In this report, Professor Weyant identifies the five determinants that together explain the majority of differences in modeling cost estimates. This is great news for those engaged in the climate change policy arena who are consumers of economic modeling results. Five key questions can be raised to help policy-makers understand the projected costs of climate change policy: What level of greenhouse gas emissions are projected under current policies? What climate policies are assumed to be put in place to achieve emissions reductions? What assumptions are made about how advances in technology might affect these emissions? To what extent are environmental impacts of climate change included? And is the full set of choices that firms and consumers have when presented with rising energy prices accounted for?
This paper would not have been possible without the assistance of numerous individuals. The author and the Pew Center would like to thank Ev Ehrlich, Judi Greenwald, Larry Goulder, Henry Jacoby, Rich Richels, Dick Goettle, Bill Nordhaus, and Bob Shackelton for their thoughtful comments on previous drafts of this paper.
We acknowledge the use of material from a background paper prepared by Robert Repetto, Duncan Austin and Gwen Parker at World Resources Institute.
Executive Summary
This paper is an introduction to the economics of climate change policy. The goal is to help the reader understand how analysts use computer models to make projections of mitigation costs and climate change impacts, and why projections made by different groups differ. In order to accomplish this goal, the paper will describe five key determinants of greenhouse gas (GHG) mitigation cost estimates.
The paper starts with a discussion of how the economy would adjust to restrictions on GHG emissions, especially carbon dioxide, the dominant, and easiest to measure GHG produced in the United States. Combustion of fossil fuels — oil, gas, and coal — produces large amounts of carbon dioxide. Central to this discussion is the role of energy price increases in providing the incentives for corporations and individuals to reduce their consumption of these fuels.
Energy price increases cause producers to substitute among the inputs they use to make goods and services, and consumers to substitute among the products they buy. Simultaneously, these price increases provide incentives for the development of new technologies that consume less energy in providing the goods and services that people desire. How a model represents these substitution and innovation responses of the economy are important determinants of the economic impacts of restrictions on GHGs.
Three other factors are crucial to economic impact projections.
First, the projected level of baseline GHG emissions (i.e., without any control policies) determines the amount of emissions that must be reduced in order to achieve a particular emissions target. Thus, other things being equal, the higher the level of base case emissions, the greater the economic impacts of achieving a specific emissions target. The level of base case emissions depends, in turn, on how population, economic output, the availability of energy fuels, and technologies are expected to evolve over time without climate change policies.
The second factor is the policy regime considered, i.e., the rules that govern the possible adjustments that the economy might make. International or domestic trading of GHG emissions rights, inter-gas trading among all GHGs, inclusion of tree planting and carbon sequestration as mitigation options, and complementary economic policies (e.g., using carbon tax revenues to reduce the most distortionary taxes in the economy) are all elements of the policy regime. Other things being equal, the more flexibility provided in the policy regime under consideration, the smaller the economic impacts of achieving a particular emissions target.

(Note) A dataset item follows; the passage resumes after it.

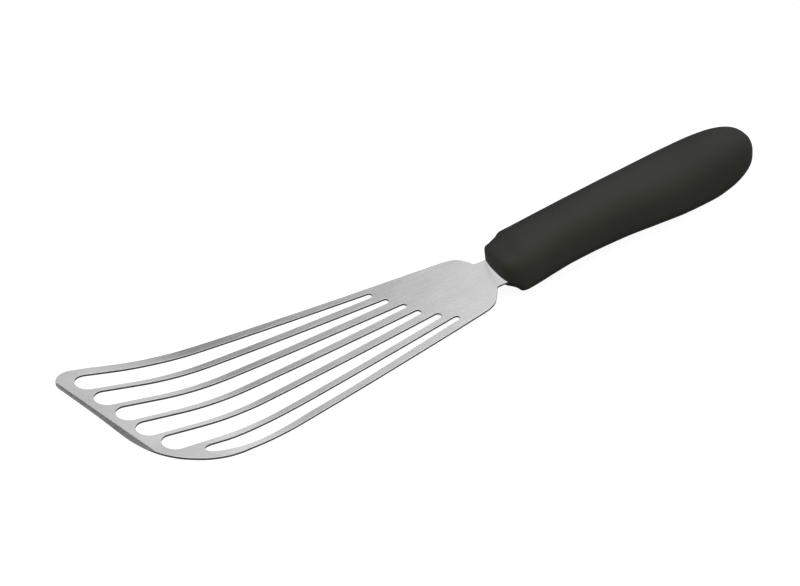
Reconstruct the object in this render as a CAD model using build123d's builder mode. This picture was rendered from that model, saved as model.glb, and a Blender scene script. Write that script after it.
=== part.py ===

The third factor is whether the benefits of reducing GHG emissions are explicitly considered. An analyst may subtract such benefits from the mitigation cost projection to get a “net” cost figure or produce a “gross” cost figure that policy-makers can weigh against a benefit estimate. The kind of cost figure produced often depends on whether the analyst is trying to do a cost-benefit analysis or an analysis focused on minimizing the cost of reaching a particular emissions target.
Thus, this paper will describe the major input assumptions and model features to look for in interpreting and comparing the available model-based projections of the costs and benefits of GHG reductions. Two of the five key determinants — (1) substitution, and (2) innovation — are structural features of the economic models used to make emissions projections. The other three determinants are external factors, or assumptions. They are: (3) the base case projections, (4) the policy regime considered, and (5) the extent to which emissions reduction benefits are considered.
The results summarized in this paper illustrate the importance of these five determinants and the large role played by the external factors or assumptions. Cost projections for a given set of assumptions can vary by a factor of two or four across models because of differences in the models’ representation of substitution and innovation processes. However, for an individual model, differences in assumptions about the baseline, policy regime, and emissions reduction benefits can easily lead to a factor of ten or more difference in the cost estimates. Together these five determinants explain the majority of differences in economic modeling results of climate policy.